- **Stored data entries**:
+ + + + +

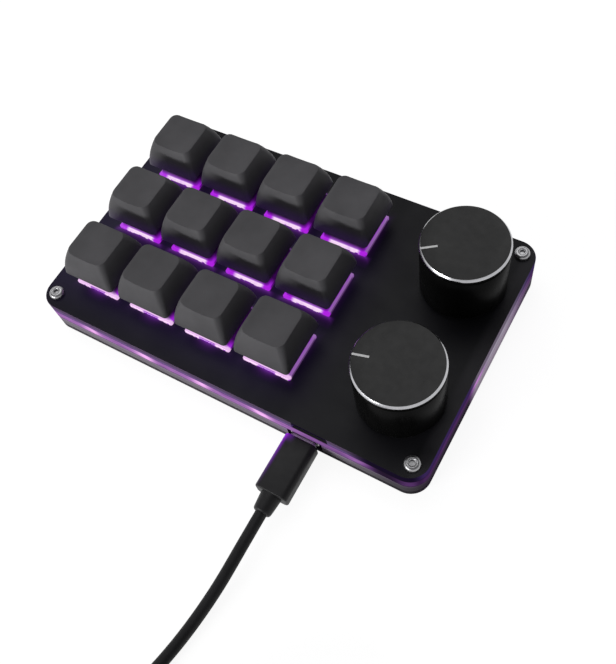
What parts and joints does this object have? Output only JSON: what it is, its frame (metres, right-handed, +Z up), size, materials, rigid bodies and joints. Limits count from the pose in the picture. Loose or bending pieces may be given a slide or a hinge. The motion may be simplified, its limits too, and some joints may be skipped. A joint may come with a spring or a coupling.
{
  "type": "macro keypad",
  "caption": "Desk macro keypad: a slim clear-framed slab with a grid of short-travel keys, push-and-turn knobs and a USB cable.",
  "frame": {"origin": "middle of the keypad, without its cable, on the surface that its feet stand on", "axes": "+X along the keypad to the knobs, +Y to the back, +Z up"},
  "size_m": [0.2177, 0.2284, 0.0355],
  "materials": {
    "black_acrylic": "satin",
    "clear_acrylic": "polished",
    "smoked_acrylic": "polished",
    "board": "solder mask",
    "cap_plastic": "fine matte",
    "clear_switch": "smooth",
    "stem_plastic": "smooth",
    "steel": "bright",
    "brass": "turned",
    "rubber": "matte",
    "knob_metal": "black anodised, bright cut bevel",
    "chip": "moulded",
    "encoder_metal": "pressed",
    "cable_sheath": "matte",
    "plug_grip": "fine matte"
  },
  "bodies": {
    "case": {"top_plate": "black_acrylic", "upper_frame": "clear_acrylic", "lower_frame": "clear_acrylic", "bottom_plate": "smoked_acrylic", "circuit_board": "board", "rubber_feet": "rubber", "corner_standoffs": "brass", "corner_screws": "steel", "switch_lower_housings": "clear_switch", "switch_upper_housings": "clear_switch", "board_chips": "chip", "encoder_housings": "encoder_metal", "usb_socket": "steel", "plug_shells": "steel", "plug_bodies": "plug_grip", "cable_lead": "cable_sheath", "cable_coil": "cable_sheath", "cable_tail": "cable_sheath", "switch_spring_1_1": "steel", "switch_spring_1_2": "steel", "switch_spring_1_3": "steel", "switch_spring_1_4": "steel", "switch_spring_2_1": "steel", "switch_spring_2_2": "steel", "switch_spring_2_3": "steel", "switch_spring_2_4": "steel", "switch_spring_3_1": "steel", "switch_spring_3_2": "steel", "switch_spring_3_3": "steel", "switch_spring_3_4": "steel"},
    "key_1_1": {"keycap_1_1": "cap_plastic", "switch_stem_1_1": "stem_plastic"},
    "key_1_2": {"keycap_1_2": "cap_plastic", "switch_stem_1_2": "stem_plastic"},
    "key_1_3": {"keycap_1_3": "cap_plastic", "switch_stem_1_3": "stem_plastic"},
    "key_1_4": {"keycap_1_4": "cap_plastic", "switch_stem_1_4": "stem_plastic"},
    "key_2_1": {"keycap_2_1": "cap_plastic", "switch_stem_2_1": "stem_plastic"},
    "key_2_2": {"keycap_2_2": "cap_plastic", "switch_stem_2_2": "stem_plastic"},
    "key_2_3": {"keycap_2_3": "cap_plastic", "switch_stem_2_3": "stem_plastic"},
    "key_2_4": {"keycap_2_4": "cap_plastic", "switch_stem_2_4": "stem_plastic"},
    "key_3_1": {"keycap_3_1": "cap_plastic", "switch_stem_3_1": "stem_plastic"},
    "key_3_2": {"keycap_3_2": "cap_plastic", "switch_stem_3_2": "stem_plastic"},
    "key_3_3": {"keycap_3_3": "cap_plastic", "switch_stem_3_3": "stem_plastic"},
    "key_3_4": {"keycap_3_4": "cap_plastic", "switch_stem_3_4": "stem_plastic"},
    "front_turn": {"front_encoder_rotor": "stem_plastic"},
    "front_push": {"front_encoder_shaft": "encoder_metal", "front_knob": "knob_metal"},
    "back_turn": {"back_encoder_rotor": "stem_plastic"},
    "back_push": {"back_encoder_shaft": "encoder_metal", "back_knob": "knob_metal"}
  },
  "joints": [
    {"name": "key_1_1_press", "type": "slide", "parent": "case", "child": "key_1_1", "axis": [0, 0, -1], "range_m": [0, 0.004], "stiffness_N_per_m": 75, "springref_m": -0.004, "deforming": ["switch_spring_1_1"]},
    {"name": "key_1_2_press", "type": "slide", "parent": "case", "child": "key_1_2", "axis": [0, 0, -1], "range_m": [0, 0.004], "stiffness_N_per_m": 75, "springref_m": -0.004, "deforming": ["switch_spring_1_2"]},
    {"name": "key_1_3_press", "type": "slide", "parent": "case", "child": "key_1_3", "axis": [0, 0, -1], "range_m": [0, 0.004], "stiffness_N_per_m": 75, "springref_m": -0.004, "deforming": ["switch_spring_1_3"]},
    {"name": "key_1_4_press", "type": "slide", "parent": "case", "child": "key_1_4", "axis": [0, 0, -1], "range_m": [0, 0.004], "stiffness_N_per_m": 75, "springref_m": -0.004, "deforming": ["switch_spring_1_4"]},
    {"name": "key_2_1_press", "type": "slide", "parent": "case", "child": "key_2_1", "axis": [0, 0, -1], "range_m": [0, 0.004], "stiffness_N_per_m": 75, "springref_m": -0.004, "deforming": ["switch_spring_2_1"]},
    {"name": "key_2_2_press", "type": "slide", "parent": "case", "child": "key_2_2", "axis": [0, 0, -1], "range_m": [0, 0.004], "stiffness_N_per_m": 75, "springref_m": -0.004, "deforming": ["switch_spring_2_2"]},
    {"name": "key_2_3_press", "type": "slide", "parent": "case", "child": "key_2_3", "axis": [0, 0, -1], "range_m": [0, 0.004], "stiffness_N_per_m": 75, "springref_m": -0.004, "deforming": ["switch_spring_2_3"]},
    {"name": "key_2_4_press", "type": "slide", "parent": "case", "child": "key_2_4", "axis": [0, 0, -1], "range_m": [0, 0.004], "stiffness_N_per_m": 75, "springref_m": -0.004, "deforming": ["switch_spring_2_4"]},
    {"name": "key_3_1_press", "type": "slide", "parent": "case", "child": "key_3_1", "axis": [0, 0, -1], "range_m": [0, 0.004], "stiffness_N_per_m": 75, "springref_m": -0.004, "deforming": ["switch_spring_3_1"]},
    {"name": "key_3_2_press", "type": "slide", "parent": "case", "child": "key_3_2", "axis": [0, 0, -1], "range_m": [0, 0.004], "stiffness_N_per_m": 75, "springref_m": -0.004, "deforming": ["switch_spring_3_2"]},
    {"name": "key_3_3_press", "type": "slide", "parent": "case", "child": "key_3_3", "axis": [0, 0, -1], "range_m": [0, 0.004], "stiffness_N_per_m": 75, "springref_m": -0.004, "deforming": ["switch_spring_3_3"]},
    {"name": "key_3_4_press", "type": "slide", "parent": "case", "child": "key_3_4", "axis": [0, 0, -1], "range_m": [0, 0.004], "stiffness_N_per_m": 75, "springref_m": -0.004, "deforming": ["switch_spring_3_4"]},
    {"name": "front_knob_turn", "type": "hinge", "parent": "case", "child": "front_turn", "pos_m": [0.0492, -0.02, 0], "axis": [0, 0, 1], "continuous": true},
    {"name": "front_knob_push", "type": "slide", "parent": "front_turn", "child": "front_push", "axis": [0, 0, -1], "range_m": [0, 0.0005], "stiffness_N_per_m": 2000, "springref_m": -0.001},
    {"name": "back_knob_turn", "type": "hinge", "parent": "case", "child": "back_turn", "pos_m": [0.0492, 0.0194, 0], "axis": [0, 0, 1], "continuous": true},
    {"name": "back_knob_push", "type": "slide", "parent": "back_turn", "child": "back_push", "axis": [0, 0, -1], "range_m": [0, 0.0005], "stiffness_N_per_m": 2000, "springref_m": -0.001}
  ]
}
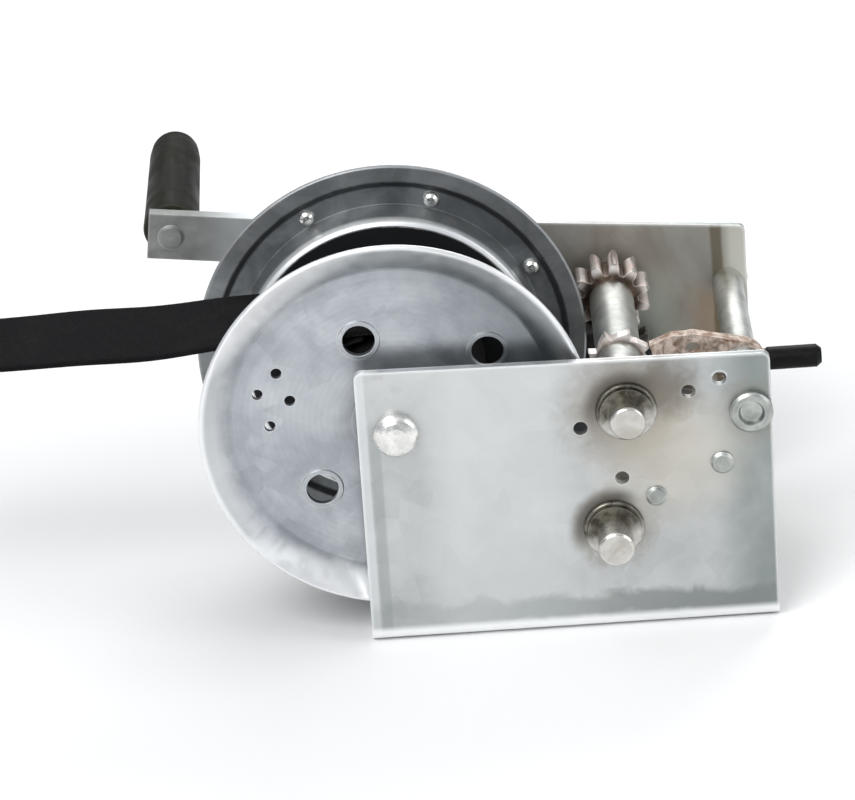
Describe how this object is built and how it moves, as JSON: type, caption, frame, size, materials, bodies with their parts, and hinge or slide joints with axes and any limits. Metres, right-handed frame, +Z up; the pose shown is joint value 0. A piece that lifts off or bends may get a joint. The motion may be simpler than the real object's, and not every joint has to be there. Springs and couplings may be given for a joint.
{
  "type": "boat trailer winch",
  "caption": "Two-speed hand winch on a bent U-frame, with a geared drum of flat strap, a crank with a turning grip, a ratchet pawl and a snap hook.",
  "frame": {"origin": "centre of the base's underside, on the face that bolts to the winch stand", "axes": "+Z up, -X towards the boat along the pull of the strap, +X to the rear, +Y the gear side where the crank is"},
  "size_m": [0.4712, 0.2695, 0.1699],
  "materials": {
    "zinc_sheet": "zinc plated, lightly stained",
    "zinc_bright": "zinc plated, bright",
    "gunmetal": "dark, worn",
    "pinion_steel": "greased and rusty",
    "shaft_steel": "turned",
    "bushing_steel": "oily and dark",
    "rusty_steel": "rusty",
    "grip_plastic": "moulded, worn",
    "vinyl": "dipped vinyl",
    "webbing": "woven polyester"
  },
  "bodies": {
    "frame": {"frame": "zinc_sheet", "shaft_bushings": "bushing_steel", "drum_axle_bolt": "zinc_bright", "axle_washer": "zinc_bright", "axle_nut": "zinc_bright", "axle_spacers": "zinc_sheet", "pawl_pin": "zinc_bright", "pawl_spacers": "zinc_sheet", "pawl_spring": "shaft_steel", "spring_post": "zinc_bright", "plate_rivet": "zinc_bright", "strap_run": "webbing"},
    "drum": {"outer_flange": "zinc_sheet", "drum_hub": "zinc_sheet", "inner_flange": "zinc_bright", "drum_gear": "gunmetal", "gear_rivets": "zinc_bright", "drum_bushings": "zinc_sheet", "strap_anchor_bolt": "zinc_bright", "strap_anchor_nut": "zinc_bright", "strap_roll": "webbing"},
    "lower_shaft": {"lower_shaft": "shaft_steel", "drum_pinion": "pinion_steel", "low_speed_gear": "gunmetal", "lower_spacers": "zinc_sheet", "lower_clips": "bushing_steel"},
    "crank": {"upper_shaft": "shaft_steel", "crank_pinion": "pinion_steel", "ratchet_wheel": "pinion_steel", "upper_spacers": "shaft_steel", "upper_clip": "bushing_steel", "crank_hub": "zinc_sheet", "crank_arm": "zinc_sheet", "crank_washer": "zinc_bright", "crank_nut": "zinc_bright", "grip_spindle": "zinc_bright"},
    "grip": {"grip": "grip_plastic"},
    "pawl": {"pawl": "rusty_steel", "pawl_sleeve": "vinyl"},
    "hook": {"strap_loop": "webbing", "hook": "zinc_bright", "latch_rivet": "zinc_bright", "latch_spring": "shaft_steel"},
    "latch": {"latch": "zinc_bright"}
  },
  "joints": [
    {"name": "crank_turn", "type": "hinge", "parent": "frame", "child": "crank", "pos_m": [0.0214, 0, 0.0948], "axis": [0, -1, 0], "range_deg": [0, 4700]},
    {"name": "lower_shaft_turn", "type": "hinge", "parent": "frame", "child": "lower_shaft", "pos_m": [0.01434, 0, 0.04449], "axis": [0, -1, 0], "range_deg": [-1784, 0]},
    {"name": "drum_turn", "type": "hinge", "parent": "frame", "child": "drum", "pos_m": [-0.0685, 0, 0.0915], "axis": [0, -1, 0], "range_deg": [0, 564]},
    {"name": "strap_payout", "type": "slide", "parent": "frame", "child": "hook", "axis": [-0.9994, 0, -0.0349], "range_m": [0, 0.3545], "deforming": ["strap_run"]},
    {"name": "grip_turn", "type": "hinge", "parent": "crank", "child": "grip", "pos_m": [-0.15726, 0.12, 0.11674], "axis": [0, 1, 0], "continuous": true},
    {"name": "pawl_swing", "type": "hinge", "parent": "frame", "child": "pawl", "pos_m": [0.0699, -0.0165, 0.0915], "axis": [0, 1, 0], "range_deg": [0, 22], "stiffness_Nm_per_rad": 0.2, "springref_deg": -34.38, "deforming": ["pawl_spring"]},
    {"name": "latch_open", "type": "hinge", "parent": "hook", "child": "latch", "pos_m": [-0.31361, -0.0135, 0.11896], "axis": [-0.0349, 0, 0.9994], "range_deg": [0, 24], "stiffness_Nm_per_rad": 0.03, "springref_deg": -28.65}
  ],
  "couplings": [
    {"joint": "lower_shaft_turn", "follows": "crank_turn", "ratio": -0.37931},
    {"joint": "drum_turn", "follows": "crank_turn", "ratio": 0.11978},
    {"joint": "strap_payout", "follows": "crank_turn", "m_per_rad": 0.0043122}
  ]
}
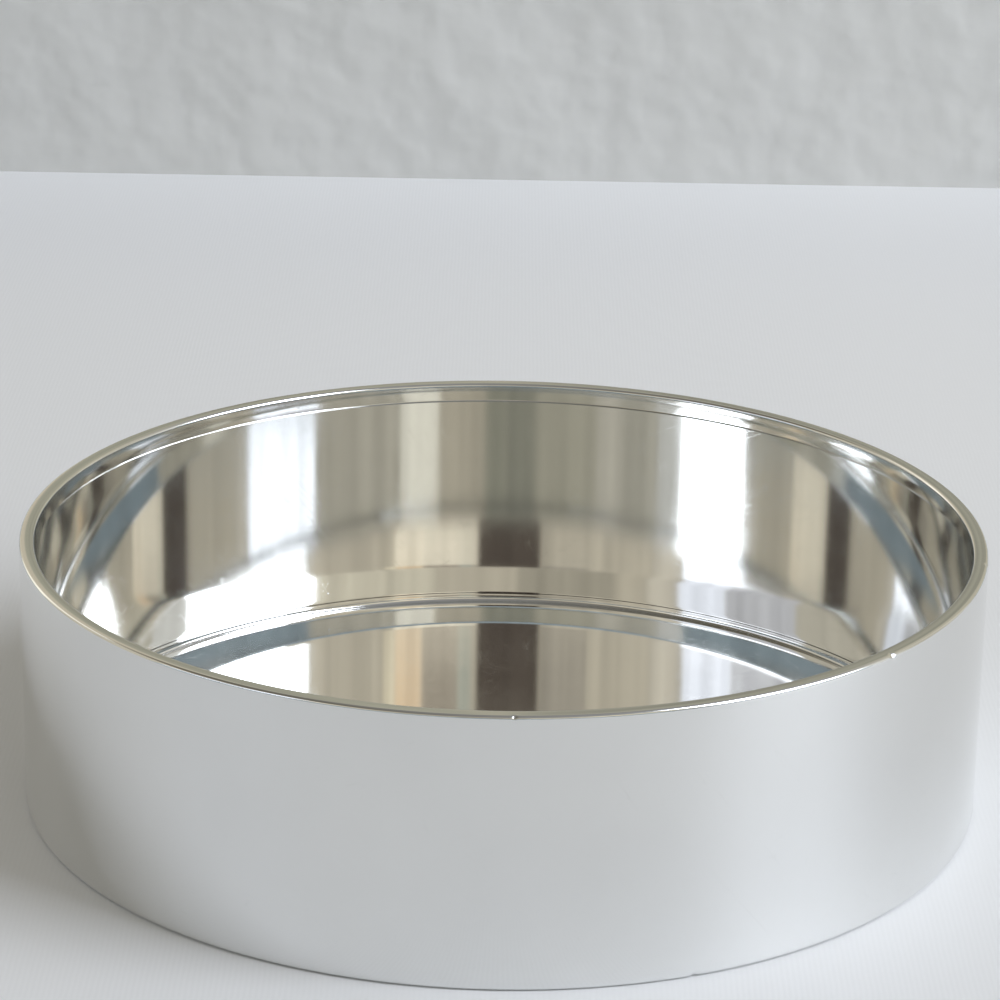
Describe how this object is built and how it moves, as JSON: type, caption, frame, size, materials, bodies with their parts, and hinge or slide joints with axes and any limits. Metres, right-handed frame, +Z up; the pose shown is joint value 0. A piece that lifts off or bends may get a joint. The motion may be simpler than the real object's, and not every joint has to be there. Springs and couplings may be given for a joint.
{
  "type": "candle tin",
  "caption": "Shallow round open candle tin of bright tinplate, with straight sides, a rim rolled inwards and flattened and a pressed base seamed in at the bottom.",
  "frame": {"origin": "centre of the tin, on the surface it stands on", "axes": "+Z up along the tin's axis; the tin is round, so X and Y are any two level directions"},
  "size_m": [0.1, 0.1, 0.028],
  "materials": {
    "wall_tinplate": "bright mirror-like tinplate with faint fine scratches",
    "base_tinplate": "bright mirror-like tinplate, slightly softened by pressing",
    "sealing_compound": "matt"
  },
  "bodies": {
    "root": {"side_wall": "wall_tinplate", "base_panel": "base_tinplate", "seam_seal": "sealing_compound"}
  },
  "joints": []
}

+ + + + +

- **What you need to do**:
Set out every line from the material that contains the string "caption".

- **Solved exercise**:
  "caption": "Desk macro keypad: a slim clear-framed slab with a grid of short-travel keys, push-and-turn knobs and a USB cable.",
Describe how this object is built and how it moves, as JSON: type, caption, frame, size, materials, bodies with their parts, and hinge or slide joints with axes and any limits. Metres, right-handed frame, +Z up; the pose shown is joint value 0. A piece that lifts off or bends may get a joint. The motion may be simpler than the real object's, and not every joint has to be there. Springs and couplings may be given for a joint.
  "caption": "Two-speed hand winch on a bent U-frame, with a geared drum of flat strap, a crank with a turning grip, a ratchet pawl and a snap hook.",
Describe how this object is built and how it moves, as JSON: type, caption, frame, size, materials, bodies with their parts, and hinge or slide joints with axes and any limits. Metres, right-handed frame, +Z up; the pose shown is joint value 0. A piece that lifts off or bends may get a joint. The motion may be simpler than the real object's, and not every joint has to be there. Springs and couplings may be given for a joint.
  "caption": "Shallow round open candle tin of bright tinplate, with straight sides, a rim rolled inwards and flattened and a pressed base seamed in at the bottom.",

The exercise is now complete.